#### PROBLEM REQUIREMENTS:
Comb through the entries for "part" and pull out each line that holds it.
++++
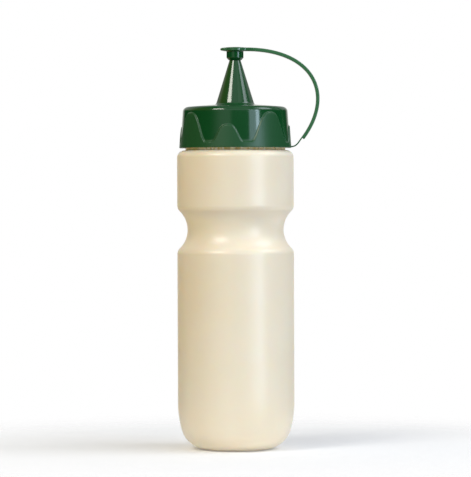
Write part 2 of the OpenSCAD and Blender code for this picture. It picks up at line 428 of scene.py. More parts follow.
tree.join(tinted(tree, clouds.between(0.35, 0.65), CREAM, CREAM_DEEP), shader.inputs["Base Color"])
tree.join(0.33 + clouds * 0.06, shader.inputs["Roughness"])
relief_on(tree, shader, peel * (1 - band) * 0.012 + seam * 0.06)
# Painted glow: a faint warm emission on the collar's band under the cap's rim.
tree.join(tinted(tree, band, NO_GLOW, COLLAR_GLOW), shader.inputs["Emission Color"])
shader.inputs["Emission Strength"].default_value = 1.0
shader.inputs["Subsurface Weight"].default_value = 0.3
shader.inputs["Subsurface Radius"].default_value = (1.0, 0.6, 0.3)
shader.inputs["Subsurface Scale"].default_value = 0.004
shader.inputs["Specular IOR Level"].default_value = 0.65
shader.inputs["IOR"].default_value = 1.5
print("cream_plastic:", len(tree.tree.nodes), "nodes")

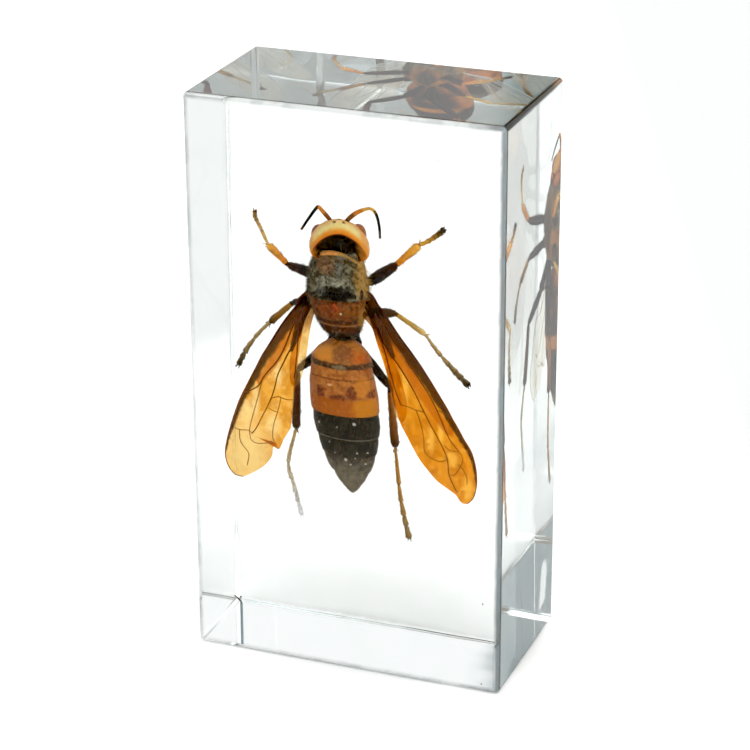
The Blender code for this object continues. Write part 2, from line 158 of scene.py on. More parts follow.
++++
#### REPLY TO THE TASK:
Write part 2 of the OpenSCAD and Blender code for this picture. It picks up at line 428 of scene.py. More parts follow.
The Blender code for this object continues. Write part 2, from line 158 of scene.py on. More parts follow.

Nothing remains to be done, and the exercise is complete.